A couple of miles downstream you will find Mother Shipton’s Cave and the Petrifying Well. Mother Shipton was born Ursula Sontheil in 1488. Legend has it that she was raised by her mother, Agatha, in said cave on the banks of the River Nidd before the Abbot of Beverley took pity on them. Ursula grew up to become a famous prophetess, foretelling the likes of the Great Fire of London and the defeat of the Spanish Armada.
The Well, meanwhile, is England’s oldest visitor attraction, having been visited by millions of people since 1630. The water here is unusually high in minerals, turning objects to ‘stone’ in a matter of months – you can buy petrified mementos in the gift shop.

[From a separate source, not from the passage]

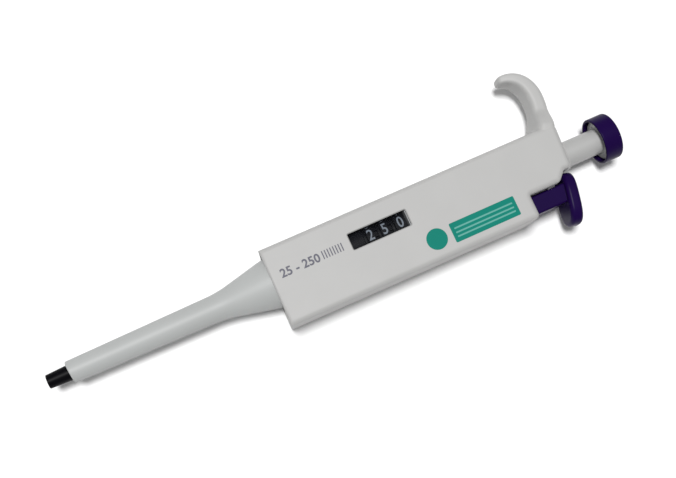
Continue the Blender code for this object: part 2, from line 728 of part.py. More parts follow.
def neck_bush():
    """Flanged bush that guides the button stem."""
    start = CAVITY_END - GAP
    profile = [
        (start - BUSH_FLANGE, STEM_BORE_R),
        (start - BUSH_FLANGE, BUSH_FLANGE_R),
        (start, BUSH_FLANGE_R),
        (start, BUSH_R),
        (BUSH_END, BUSH_R),
        (BUSH_END, STEM_BORE_R),
    ]
    return revolve("neck_bush", profile, "frame_grey")


# Counter

def chassis():
    """Counter frame: three plates on two rails, bored for the spindle and the pinion shaft."""
    end = PLATE_3 + PLATE
    side = RAIL_WIDTH / 2
    obj = chassis_plate("chassis", PLATE_1)
    hook_rail = block("rail", (PLATE_1, DRUM_R + GAP, -side), (end, FRAME_HIGH, side))
    pinion_top = PINION_Z + PINION_TIP_R + 2 * GAP
    bar_rail = block("rail", (PLATE_1, FRAME_LOW, pinion_top), (end, -(DRUM_R + GAP), side))
    join(obj, hook_rail, bar_rail, chassis_plate("plate", PLATE_2), chassis_plate("plate", PLATE_3))
    cut(obj, rod("spindle_hole", PLATE_1 - OVER, end + OVER, SPINDLE_HOLE_R))
    shaft_hole = rod("shaft_hole", PLATE_1 - OVER, PLATE_2 + PLATE + OVER, PINION_SHAFT_R + GAP,
                     sides=HOLE_SIDES)
    cut(obj, shifted(shaft_hole, PINION_Y, PINION_Z))
    for y, z in chassis_screw_places():
        pilot = rod("pilot", PLATE_1 - OVER, PLATE_1 + PLATE + OVER, SCREW_R + GAP, sides=PILOT_SIDES)
        cut(obj, shifted(pilot, y, z))
    return obj


def chassis_plate(name, x):
    """One cross plate of the counter frame."""
    return block(name, (x, FRAME_LOW, -FRAME_SIDE), (x + PLATE, FRAME_HIGH, FRAME_SIDE), "frame_grey")


def chassis_screw_places():
    """Screw centres of the spring housing's flange on the counter frame."""
    z = FRAME_SIDE - SCREW_HEAD_R - SCREW_INSET
    y = FRAME_HIGH - SCREW_HEAD_R - SCREW_INSET
    return [(y, z), (y, -z), (-y, z), (-y, -z)]


def spindle_nut():
    """Fixed hexagonal nut that the spindle screws through."""
    obj = prism("spindle_nut", polygon(6, NUT_FLATS), NUT_X, NUT_X + NUT_LENGTH, "X", "brass")
    return cut(obj, rod("bore", NUT_X - OVER, NUT_X + NUT_LENGTH + OVER, SPINDLE_HOLE_R))


def pinion_shaft():
    """Pin that carries the transfer pinions."""
    pin = rod("pinion_shaft", PLATE_1, PLATE_2 + PLATE, PINION_SHAFT_R, "steel", HOLE_SIDES)
    return at(pin, 0.0, PINION_Y, PINION_Z)


def slot_x(slot):
    """Lower end of a counter slot."""
    return WINDOW_X + slot * DRUM_PITCH


def counter_spacer():
    """Blank ring in the first slot of the window."""
    start = slot_x(0)
    return tube("counter_spacer", start, start + DRUM_LENGTH, SPINDLE_HOLE_R, DRUM_R, "drum_black")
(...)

The Devil's Arrow stand innocuously in a field near Boroughbridge ©Aliy Fowler
Loathe to leave Yorkshire, we turned off the A1 towards Boroughbridge. Just outside the town we found three amazing standing stones. Two are in a ploughed field; the third, which at nearly seven metres tall is the second tallest standing stone in Britain, is partially hidden under trees by the road. The stones, which date from either the late Neolithic era or early Bronze Age, are known as the Devil’s Arrows. Anywhere else they would be a major tourist attraction but it summed up our trip to this glorious region – unexpected, fascinating and beautiful.